The race has been marked by significant voter concern about housing prices and a yawning regional racial wealth gap, things all candidates addressed in their campaign promises and plans. The real estate development community has likewise followed the race with intense interest, given the Boston mayor’s  strong control over the Boston Planning & Development Agency and historic ability to influence the city’s Byzantine approvals process. Most notable, Tuesday night’s result will mean Boston not only is going to elect its first woman mayor and its first mayor of color – Wu’s parents are Taiwanese and Essaibi George is the daughter of immigrants from Tunisia and Poland.

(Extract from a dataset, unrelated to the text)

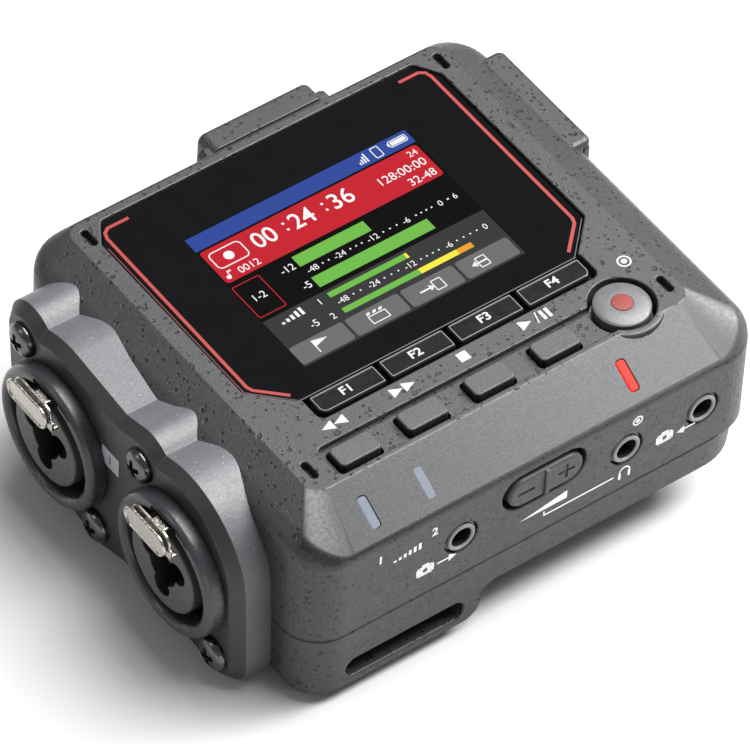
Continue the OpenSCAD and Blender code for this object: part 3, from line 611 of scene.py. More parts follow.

Some of the most aggressive proposals came from Wu, who floated splitting the BPDA into distinct planning and development bodies and launching a citywide rezoning process, and Andrea Campbell, who echoed the call for stronger citywide planning and said she would seek to remove affordable housing developments from the BPDA’s Article 80 approval process in order to speed up development review.

Candidates Wu, Campbell, Essaibi George and former city economic development chief John Barros all penned two op-eds each in Banker & Tradesman outlining how they would boost housing production and describing their vision for development should they win in November. Acting Mayor Kim Janey’s campaign declined repeated invitations to do the same.

Updated 10:27 a.m. 9/15/2021: This story has been updated to reflect the final unofficial vote totals reported by Boston election officials.